Media Penjernih Pemikiran Umat

Minggu, 07 April 2019

TERAPKAN HUKUM RAJAM KE LGBT, SULTAN MINTA SEMUA PIHAK HORMATI BRUNEI


TERAPKAN HUKUM RAJAM KE LGBT, SULTAN MINTA SEMUA PIHAK HORMATI BRUNEI
 

BANDAR SERI BEGAWAN, iNews.id - Sultan Hassanal Bolkiah meminta semua pihak menghormati Brunei Darussalam meski tidak setuju dengan penerapan Hukum Pidana Syariat Islam yang mencakup hukuman rajam sampai mati bagi pelaku zina dan hubungan seks sesama jenis. Penerapan hukum rajam dimulai 3 April mendatang.

Setiap orang di Brunei yang dinyatakan bersalah atas pelanggaran hubungan seks sesama jenis termasuk lesbian, gay, biseksual dan transgender (LGBT) akan dikenai hukuman baru tersebut. Selain rajam, eksekusi potong tangan bagi pencuri juga akan diberlakukan.

Hukum Pidana baru itu sejatinya sudah diumumkan pada Mei 2014 oleh Sultan Hassanal Bolkiah yang bertindak sebagai Perdana Menteri Brunei. Namun, pelaksanaannya ditunda dan diberlakukan secara bertahap sampai akhirnya diterapkan penuh pada 3 April mendatang.

Seruan Sultan Bolkiah untuk menghormati aturan di Brunei itu muncul dalam situs web pemerintah setempat.

"Pemerintah tidak mengharapkan orang lain untuk menerima dan setuju dengan itu, tetapi akan cukup jika mereka menghormati bangsa dengan cara yang sama seperti dia juga menghormati mereka," demikian bunyi pernyataan di situs tersebut, mengutip pernyataan Sultan Bolkiah, seperti dikutip CNN, Jumat (29/3/2019).

Berbagai kelompok hak asasi manusia (HAM) mendesak Brunei membatalkan penerapan hukuman seperti itu.
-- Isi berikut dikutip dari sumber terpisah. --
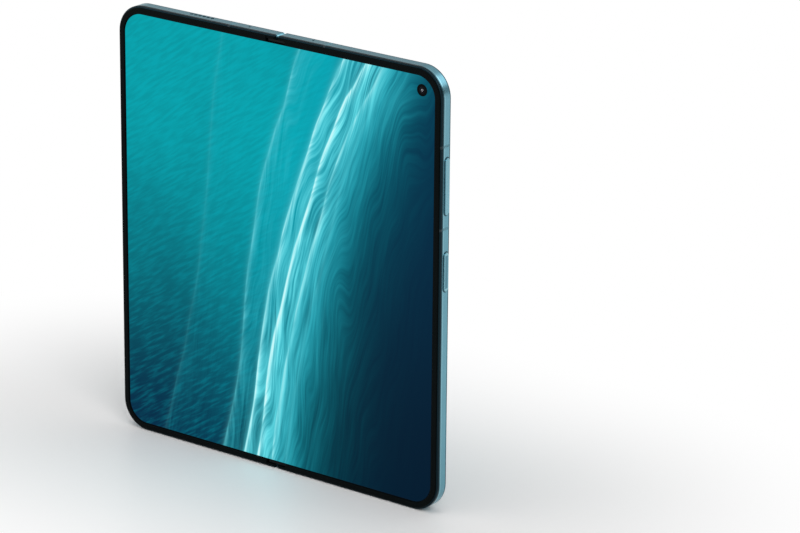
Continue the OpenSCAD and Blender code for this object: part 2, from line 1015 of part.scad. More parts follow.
module cover_glass() {
  color([0.03, 0.10, 0.12])
    mirror([1, 0, 0])
      difference() {
        union() {
          plate_y(glass_y, yb - 0.12)
            glass_outline(cover_glass_r, 0);
          plate_y(yb - 0.12 - eps, yb)
            glass_outline(cover_glass_r, -0.12);
        }
        translate([ccx, glass_y - 1, ccz])
          rotate([-90, 0, 0])
            cylinder(r = cover_cam_r, h = 4);
      }
}

module cover_display_panel() {
  color([0.10, 0.12, 0.13])
    mirror([1, 0, 0])
      difference() {
        plate_y(glass_y - 0.6, glass_y)
          outline(bezel_in + 0.6, rim_strip + 0.5);
        translate([ccx, 0, ccz])
          plate_y(glass_y - 2, yb)
            round_rect(cam_w + 0.6, cam_w + 0.6, 0.5);
      }
}

module cover_camera() {
  color([0.05, 0.06, 0.07])
    mirror([1, 0, 0])
      translate([ccx, 0, ccz]) {
        plate_y(cell_y0, glass_y - 0.05)
          round_rect(cam_w, cam_w, 0.4);
        translate([0, glass_y - 0.1, 0])
          rotate([-90, 0, 0])
            cylinder(r = cover_cam_r - 0.05, h = 0.5);
      }
}

module cover_antenna_bands() {
  color([0.16, 0.33, 0.38])
    mirror([1, 0, 0])
      antenna_bands();
}

module cover_battery() {
  color([0.20, 0.20, 0.22])
    mirror([1, 0, 0])
      cell(cover_cell_z, glass_y - 0.8);
}

module cover_board() {
  ear = ear_w / 2 + 0.6;
  top = cover_board_z[1] - eps;
  color([0.05, 0.22, 0.16])
    mirror([1, 0, 0])
      difference() {
        union() {
          translate([board_x0, board_y, cover_board_z[0]])
            cube([cover_board_x1 - board_x0, board_t, cover_board_z[1] - cover_board_z[0]]);
          translate([board_x0, board_y, top])
            cube([ccx - ear - board_x0, board_t, body_h - 5 - top]);
          translate([ccx + ear + 3, board_y, top])
            cube([cover_board_x1 - 4 - ccx - ear - 3, board_t, body_h - 7 - top]);
          board_plug();
        }
        board_holes(cover_screw);
      }
}

module cover_screws() {
  color([0.55, 0.56, 0.58])
    mirror([1, 0, 0])
      screws(cover_screw);
}

module earpiece_speaker() {
  color([0.10, 0.10, 0.11])
    mirror([1, 0, 0])
      difference() {
        translate([ccx - ear_w / 2, cell_y0, body_h - wall - 2.1])
          cube([ear_w, glass_y - 0.7 - cell_y0, 2]);
        translate([ccx - ear_n * ear_pitch / 2, ear_y - 0.4, body_h - wall - 1])
          cube([ear_n * ear_pitch, 0.8, 2]);
      }
}

module cover_magnets() {
  mirror([1, 0, 0])
    magnets();
}

module cover_tongues() {
  color([0.66, 0.67, 0.69])
    mirror([1, 0, 0])
      tongues();
}

module sim_socket() {
  w = tray_l - 0.2;
  color([0.70, 0.71, 0.72])
    mirror([1, 0, 0])
      difference() {
        translate([tray_x1 - 1, cell_y0, tray_z - w / 2])
          cube([half_w - wall - 0.1 - tray_x1 + 1, tray_y + 0.8 - cell_y0, w]);
        translate([tray_x1 - 2 * tray_slack, tray_y - tray_t / 2 - tray_slack, tray_z - w / 2 + 0.9])
          cube([far, tray_t + 2 * tray_slack, w - 1.8]);
      }
}

module sim_tray() {
  w = tray_l - 2 - 2 * tray_slack;
  color([0.41, 0.64, 0.70])
    mirror([1, 0, 0])
      difference() {
        union() {
          translate([half_w - wall - 0.04, tray_y, tray_z])
            rotate([0, 90, 0])
              linear_extrude(wall + 0.04)
                slot(tray_l, tray_w);
          translate([tray_x1, tray_y - tray_t / 2, tray_z - w / 2])
            cube([half_w - wall - tray_x1, tray_t, w]);
        }
        translate([tray_x1 + 1.2, tray_y - tray_t / 2 + 0.12, tray_z - w / 2 + 2.1])
          cube([12.3, tray_t, w - 4.2]);
        translate([half_w - 1, tray_y, tray_z - tray_l / 2 + 1.6])
          rotate([0, 90, 0])
            cylinder(r = 0.4, h = 3);
      }
}

module spine_cover() {
  color([0.36, 0.58, 0.65])
    difference() {
      translate([0, 0, spine_z0])
        linear_extrude(spine_z1 - spine_z0)
          difference() {
            spine_section(spine_r, axis_y);
            spine_section(spine_in, axis_y - 1);
            for (s = [-1, 1])
              translate([s * axis_x - spine_line_w / 2, axis_y + spine_r - spine_line_d])
                square([spine_line_w, 1]);
          }
      for (z = module_z)
        for (s = [0, 1])
          mirror([s, 0, 0])
            translate([axis_x + 1.2, axis_y - 1, z + mod_gear - 0.15])
              cube([4, gear_y + arm_t / 2 + 0.25 - axis_y + 1, gear_w + 0.3]);
    }
}

module spine_end_caps() {
  cap = 0.8;
  stem = axis_x + 1.05;
  color([0.05, 0.06, 0.07])
    for (z = [spine_z0, spine_z1 - cap])
      translate([0, 0, z])
        linear_extrude(cap) {
          spine_section(spine_in, axis_y);
          translate([-stem, axis_y - 1.4])
            square([2 * stem, 1.4 + eps]);
        }
}

module hinge_brackets() {
  color([0.60, 0.61, 0.63])
    for (z = module_z)
      difference() {
        for (p = [[0, plate_t], [mod_plate2, plate_t], [mod_plate3, mod_l - mod_plate3]])
          translate([0, 0, z + p[0]])
            linear_extrude(p[1])
              spine_section(spine_in, bracket_y);
        for (x = [-arm_gx, -idler_x, idler_x, arm_gx])
          translate([x, gear_y, z - 1])
            cylinder(r = pin_r, h = mod_plate3 + guide_t + 1);
        for (s = [0, 1])
          mirror([s, 0, 0])
            arc_piece(tongue_r0 - tongue_gap, tongue_r1 + tongue_gap, -10, tongue_a1 + 8,
              z + mod_guide, guide_l);
      }
}

module gear_pins() {
  color([0.78, 0.78, 0.80])
    for (z = module_z)
      for (x = [-arm_gx, -idler_x, idler_x, arm_gx])
        translate([x, gear_y, z])
          cylinder(r = pin_r, h = mod_plate3 + guide_t);
}

module friction_washers() {
  color([0.55, 0.50, 0.40])
    for (z = module_z)
      for (x = [-arm_gx, -idler_x, idler_x, arm_gx])
        for (i = [0:5])
          translate([x, gear_y, z + mod_wash + 0.2 + i * 0.65])
            difference() {
              cylinder(r = 0.85, h = 0.35);
              translate([0, 0, -1])
                cylinder(r = pin_r, h = 3);
            }
}

module arm_gear_main() {
  color([0.68, 0.66, 0.60])
    arm_gears(180 / gear_n);
}

module idler_gear_main() {
  color([0.74, 0.70, 0.55])
    gears_at(idler_x, 0);
}

module idler_gear_cover() {
  color([0.74, 0.70, 0.55])
    mirror([1, 0, 0])
      gears_at(idler_x, 180 / gear_n);
}

module arm_gear_cover() {
  color([0.68, 0.66, 0.60])
    mirror([1, 0, 0])
      arm_gears(0);
}

module inner_display_fold() {
  color([0.01, 0.31, 0.38])
    translate([-fold_zone, disp_f, bezel_in])
      cube([2 * fold_zone, disp_t, body_h - 2 * bezel_in]);
}

module hinge_flex() {
  color([0.70, 0.42, 0.12])
    translate([-flex_x, flex_y, flex_z - flex_w / 2])
      cube([2 * flex_x, flex_t, flex_w]);
}

main_frame();
main_bezel();
inner_display_main();
inner_camera();
main_back_glass();
camera_deck();
lens_rings();
lens_glasses();
flash_window();
rear_camera_modules();
main_antenna_bands();
volume_rocker();
power_key();
key_switches();
main_battery();
mainboard();
shield_cans();
main_screws();
charging_coil();
usb_c_port();
loudspeaker();
vibration_motor();
main_magnets();
main_tongues();
cover_frame();
cover_bezel();
inner_display_cover();
cover_glass();
cover_display_panel();
cover_camera();
cover_antenna_bands();
cover_battery();
cover_board();
cover_screws();
earpiece_speaker();
cover_magnets();
cover_tongues();
sim_socket();
sim_tray();
spine_cover();
spine_end_caps();
hinge_brackets();
gear_pins();
friction_washers();
arm_gear_main();
idler_gear_main();
idler_gear_cover();
arm_gear_cover();
inner_display_fold();
hinge_flex();
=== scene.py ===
# %% [markdown]
# # Dressing a folding phone
#
# The frame that this lesson loads is the phone's CAD model: every part is in its place and at its
# real size, in metres. The phone stands open on its bottom edge. Its inner display faces -Y, +Z is
# up, and the fold line is at X = 0, with the main half on +X and the cover half on -X. The lesson
# keeps the CAD shapes, gives them finishes and adds the fine pieces that they leave out.

# %% Load the frame
import math
from functools import partialmethod

import bmesh
import bpy
from mathutils import Matrix, Vector


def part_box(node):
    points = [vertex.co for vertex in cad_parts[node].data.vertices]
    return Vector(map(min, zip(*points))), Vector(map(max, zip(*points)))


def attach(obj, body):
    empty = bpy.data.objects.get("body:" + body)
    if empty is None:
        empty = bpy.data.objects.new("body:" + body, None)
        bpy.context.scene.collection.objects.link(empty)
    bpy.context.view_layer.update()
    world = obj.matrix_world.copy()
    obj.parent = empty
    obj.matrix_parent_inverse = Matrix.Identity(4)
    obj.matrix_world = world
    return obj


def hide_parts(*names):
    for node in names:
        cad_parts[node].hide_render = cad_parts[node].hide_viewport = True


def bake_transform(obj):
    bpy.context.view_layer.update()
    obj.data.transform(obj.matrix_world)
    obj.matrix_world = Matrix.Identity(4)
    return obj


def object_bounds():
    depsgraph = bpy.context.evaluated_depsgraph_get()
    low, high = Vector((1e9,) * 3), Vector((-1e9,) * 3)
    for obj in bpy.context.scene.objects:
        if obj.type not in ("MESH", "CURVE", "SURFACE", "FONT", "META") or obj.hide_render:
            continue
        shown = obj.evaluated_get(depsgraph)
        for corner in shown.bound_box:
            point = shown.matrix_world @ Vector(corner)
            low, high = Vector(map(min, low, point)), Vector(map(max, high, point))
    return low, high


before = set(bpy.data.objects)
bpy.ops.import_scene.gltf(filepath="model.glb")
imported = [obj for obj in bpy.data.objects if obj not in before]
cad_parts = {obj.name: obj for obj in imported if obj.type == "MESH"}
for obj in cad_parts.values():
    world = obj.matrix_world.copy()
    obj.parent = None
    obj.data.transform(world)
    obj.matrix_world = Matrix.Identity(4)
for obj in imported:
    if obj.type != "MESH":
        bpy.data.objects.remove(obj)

cad_low, cad_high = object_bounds()
MM = 0.001
print("CAD box in mm:", [round(v / MM, 2) for v in (*cad_low, *cad_high)])

# %% [markdown]
# ## Sizes that the finishes need
#
# A groove line, a camera hole or the lit part of a screen has to lie exactly where the solid has
# it. Numbers typed twice drift apart, so the places are read from the boxes of the CAD nodes, in
# millimetres.

# %% Read the phone's main sizes
def box(node):
    """Lowest and highest corner of a CAD node, in millimetres."""
    return [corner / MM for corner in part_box(node)]


def middle(node):
    """Middle of a CAD node's box, in millimetres."""
    low, high = box(node)
    return (low + high) / 2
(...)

Kelompok HAM Amnesty International yang berbasis di London menyebutnya sebagai hukuman yang mengerikan.

"Melegalkan hukuman yang kejam dan tidak manusiawi itu mengerikan," kata Rachel Chhoa-Howard, peneliti Brunei di Amnesty International.

"Beberapa potensi pelanggaran seharusnya tidak dianggap kejahatan sama sekali, termasuk hubungan seksual konsensual antara orang dewasa dengan jenis kelamin yang sama."

"Brunei harus segera menghentikan rencananya untuk menerapkan hukuman kejam ini dan merevisi hukum pidana sesuai dengan kewajiban hak asasi manusianya," lanjut Chhoa-Howard.

"Komunitas internasional harus segera mengutuk tindakan Brunei untuk menerapkan hukuman kejam ini ke dalam praktik."

Matthew Woolfe, pendiri kelompok HAM The Brunei Project, juga menyuarakan desakan serupa.
"Kami mencoba untuk menekan Pemerintah Brunei, tetapi menyadari ada jangka waktu yang sangat singkat sampai undang-undang itu berlaku," demikian pernyataan kelompok HAM yang berbasis di Australia tersebut.

Kelompok itu menyerukan pemerintah Australia untuk meningkatkan tekanan diplomatik terhadap Brunei. 

"Kami terkejut bahwa pemerintah sekarang memberikan tanggal dan mempercepat implementasi," kata Woolfe.

Woolfe mengatakan, belum ada pengumuman publik besar-besaran tentang implementasi perubahan Hukum Pidana selain dari pernyataan yang di-posting di situs Jaksa Agung Brunei pada akhir Desember 2018, yang baru terungkap pekan ini.